Time is a very mysterious thing. We behave as if we’re somehow in charge of it. We wear watches and keep looking at clocks to check on it. And we keep telling each other what time it is. But somehow we can’t avoid the uncomfortable feeling that time is in charge of us. Think of the guilt and the anxiety we feel if we’re ever late for something, even if it’s not our fault. There’s so much time available to us. Each day has no less than twenty-four hours in it. Do you ever think about that? Yet we constantly feel that we haven’t got enough time.

In Greek, there are 2 words for time: chronos, from which, of course, we get “chronology” and “chronometer”. Chronos has the sense of the passage of time, time which just goes on and on. Time we’ve never got enough of. And the other Greek word for time is kairos. Kairos has a slightly different meaning. It means time which is in some way significant, which carries importance of some kind; time which doesn’t just go on and on, but which is measured because it has a goal and a purpose. And when in today’s gospel Jesus says, The time is fulfilled and the Kingdom of God has come near, the word is kairos. 

The gospel message is that the Kingdom of God has come near. God and the things of God are no longer distant, beyond our experience, objects of pious speculation. God has come near to us. In Christ he has reached out to us. And he invites us to live in his Kingdom.

It’s very significant that Our Lord went to meet James and John and Simon and Andrew at their place of work. A very large part of our life is spent working at some task or other. Jesus met them as the people they were, doing the things they did. And in the same way, the Kingdom of God embraces all that we are and all that we do. It shapes our values and our whole outlook on life. It changes the way we see our work or our day-to-day occupation, whatever that may be. It helps us see the contribution we make to the lives of those close to us and the communities in which we live.  

Our belief in the Kingdom of God should also make us look very closely at the way work and different kinds of work are perceived in our society, and particularly the way in which some jobs are relegated to the very bottom of the scale of importance. I’ll always remember the way in which my late mother-in-law in her final years was looked after at home by carers who came in three times a day. They cared for her in very practical ways, maintaining her quality of life and doing things for her which I certainly wouldn’t have wanted to do. And meanwhile they kept up cheerful conversation; and when they’d finished, they went off to do the same for someone else, and someone else after that. If I had my way, these would be the people on six-figure salaries with million pound bonuses. 

Because we are disciples of Christ and live in God’s Kingdom, we cannot look the other way in the face of injustice and pretend that we haven’t seen it. We cannot cynically shrug our shoulders and say, That’s the way the world is, when we hear about deprivation and the conflicts and the suffering which arise out of it in different parts of the world. We have somehow got to register our protest, and pray and work for something better.

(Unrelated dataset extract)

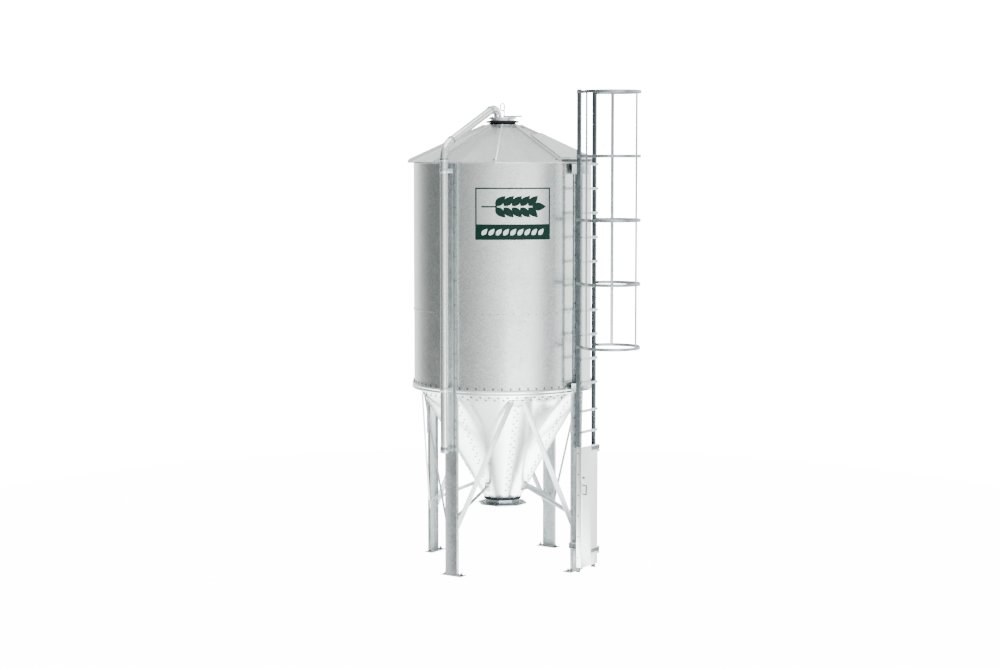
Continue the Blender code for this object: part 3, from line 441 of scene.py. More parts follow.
def dress(obj: bpy.types.Object, replaces: tuple[str, ...], body: Body,
          rounding: float, smooth_deg: float, rounding_deg: float) -> None:
    """Round and shade an object, put it on its CAD body and hide the CAD nodes that it stands for.
    """
    if rounding:
        bevel = obj.modifiers.new("rounding", "BEVEL")
        bevel.width = rounding
        bevel.segments = 2
        bevel.limit_method = "ANGLE"
        bevel.angle_limit = math.radians(rounding_deg)
        bevel.harden_normals = True
    else:
        obj.data.set_sharp_from_angle(angle=math.radians(smooth_deg))
    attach(obj, body.value)
    if replaces:
        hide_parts(*replaces)
    LOG.info("%s: %d faces", obj.name, len(obj.data.polygons))


def dressed_copy(node: str, name: str, finish: bpy.types.Material,
                 rounding: float = 0.0015, body: Body = Body.SILO) -> bpy.types.Object:
    """Stand a copy of a CAD solid in for it, with rounded edges.

    Args:
        node: the CAD node.
        name: the new piece's name.
        finish: its material.
        rounding: width of the rounding on its edges.
        body: the CAD body that it rides on.

    Returns:
        The placed object.
    """
    mesh = bmesh.new()
    mesh.from_mesh(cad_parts[node].data)
    bmesh.ops.remove_doubles(mesh, verts=mesh.verts, dist=1e-5)
    bmesh.ops.dissolve_limit(mesh, angle_limit=math.radians(1.0), verts=mesh.verts,
                             edges=mesh.edges)
    data = bpy.data.meshes.new(name)
    mesh.to_mesh(data)
    mesh.free()
    data.materials.append(finish)
    data.shade_smooth()
    obj = bpy.data.objects.new(name, data)
    bpy.context.collection.objects.link(obj)
    dress(obj, (node,), body, rounding, 35.0, 30.0)
    return obj


@dataclass
class Bolts:
    """Hexagon bolts on round washers, gathered into one piece."""

    silo: "SiloFrame"
    finish: bpy.types.Material
    name: str
    body: Body = Body.SILO
    head_radius: float = 0.0085
    head_height: float = 0.0065
    washer_radius: float = 0.0125
    washer_height: float = 0.0022
    sunk: float = 0.0008
    piece: Piece = field(init=False)
    count: int = 0

    def __post_init__(self) -> None:
        """Start the piece that holds them."""
        self.piece = Piece(self.name, self.finish)

    def add(self, point: Vector, outward: Vector) -> None:
        """Add a bolt that stands on a surface.

        Args:
            point: where its washer meets the surface.
            outward: the surface's normal there.
        """
        up = outward.normalized()
        first = up.orthogonal().normalized()
        second = up.cross(first)
        turn = math.radians(37.0 * self.count)
        first, second = (first * math.cos(turn) + second * math.sin(turn),
                         second * math.cos(turn) - first * math.sin(turn))
        top = self.washer_height
        for sides, steps in ((12, ((self.washer_radius, -self.sunk), (self.washer_radius, top))),
                             (6, ((self.head_radius, top - self.sunk),
                                  (self.head_radius, top + self.head_height * 0.8),
                                  (self.head_radius * 0.86, top + self.head_height)))):
            self.piece.loft([ring_section(point + up * lift, first, second, radius, sides)
                             for radius, lift in steps])
        self.count += 1

    def place(self) -> None:
        """Turn the gathered bolts into an object."""
        self.piece.place(self.silo, None, body=self.body, smooth_deg=25.0)


# ---- The frame's main sizes


@dataclass(frozen=True)
class SiloFrame:
    """Main sizes of the silo, read from the CAD frame."""

    axis: Vector
    shell_radius: float
    shell_bottom: float
    shell_top: float
    ring_bottom: float
    ring_top: float
    hopper_bottom: float
    outlet_bottom: float
    outlet_across: float
    post_radius: float
    post_top: float

    @classmethod
    def read(cls) -> "SiloFrame":
        """Return the sizes, measured from the nodes' boxes."""
        collar_low, collar_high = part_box("roof_collar")
        middle = (collar_low + collar_high) / 2
        axis = Vector((middle.x, middle.y, 0.0))
        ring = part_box("ring_beam_1")
        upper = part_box("shell_upper_front")
        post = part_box("post_1")
        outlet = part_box("outlet_flange")
        return cls(axis=axis, shell_radius=upper[1].x - axis.x,
                   shell_bottom=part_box("shell_lower_front")[0].z, shell_top=upper[1].z,
                   ring_bottom=ring[0].z, ring_top=ring[1].z,
                   hopper_bottom=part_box("hopper_panel_1")[0].z,
                   outlet_bottom=outlet[0].z, outlet_across=outlet[1].x - outlet[0].x,
                   post_radius=axis.y - post[0].y, post_top=post[1].z)

    def local(self, node: str) -> tuple[Vector, Vector]:
        """Return a node's box about the silo's axis."""
        low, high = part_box(node)
        return low - self.axis, high - self.axis


@dataclass
class Part:
    """A sub-assembly of the silo, with its finishes."""

    silo: SiloFrame
    finishes: Finishes

    def bolts(self, name: str, finish: bpy.types.Material | None = None, body: Body = Body.SILO,
              **sizes: float) -> Bolts:
        """Return an empty set of bolts, zinc-plated unless another finish is given."""
        return Bolts(self.silo, finish or self.finishes.plated, name, body, **sizes)


# ---- Sheet metal of the body


@dataclass
class Shell(Part):
    """The rolled wall: a low course inside the foot of a tall one, bolted through their lap."""

    sheet: float = 0.0015
    seam_z: float = 3.062
    lap: float = 0.022
    course_gap: float = 0.0001
    bolt_pitch: float = 0.090
    post_half: float = 0.100
    steps: int = 256

    def build(self) -> None:
        """Build both courses and the seam's bolts."""
        radius = self.silo.shell_radius
        courses = (("lower", radius - self.sheet - self.course_gap, self.silo.shell_bottom,
                    self.seam_z + self.lap),
                   ("upper", radius, self.seam_z - self.lap, self.silo.shell_top))
        for name, outer, low, high in courses:
            piece = Piece(f"shell_{name}_course", self.finishes.sheet)
            profile = [(outer - self.sheet, low), (outer, low), (outer, high),
                       (outer - self.sheet, high)]
            piece.spin(profile, self.steps)
            piece.place(self.silo, Slot.SHEET, (f"shell_{name}_front", f"shell_{name}_back"))
        bolts = self.bolts("shell_seam_bolts", head_radius=0.0065, head_height=0.005,
                           washer_radius=0.0095, washer_height=0.0016)
        count = round(2 * math.pi * radius / self.bolt_pitch)
        for index in range(count):
            azimuth = 360.0 * (index + 0.5) / count
            aside = math.radians((azimuth + 45.0) % 90.0 - 45.0) * radius
            if abs(aside) > self.post_half:
                bolts.add(polar(azimuth, radius, self.seam_z), polar(azimuth, 1.0, 0.0))
        bolts.place()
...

The time is fulfilled. You could almost say the time’s up. That wouldn’t be putting it too strongly. It’s time to realise the seriousness of Christ’s call to discipleship and the seriousness of being a disciple of Christ. It’s time to stop seeing our life in separate compartments and to see it instead as one whole, given us by God. It’s time to understand the importance of giving thanks to God and the transforming effect this has on us. It’s no coincidence that the central act of the Church’s worship is the Eucharist, thanksgiving. It’s what we do and it’s what we are. And it’s time to apply the things we believe in to the situations of life – redemption, forgiveness, salvation, healing, mercy, compassion.

In the days ahead we’ll all have nets to mend. Demands on our time and energy. People who need us. Things we’d like to put off but can’t. Expectations to meet. Goals to achieve. Good intentions to put into practice. The important thing to remember is that these are precisely the situations in which Christ calls us to follow him.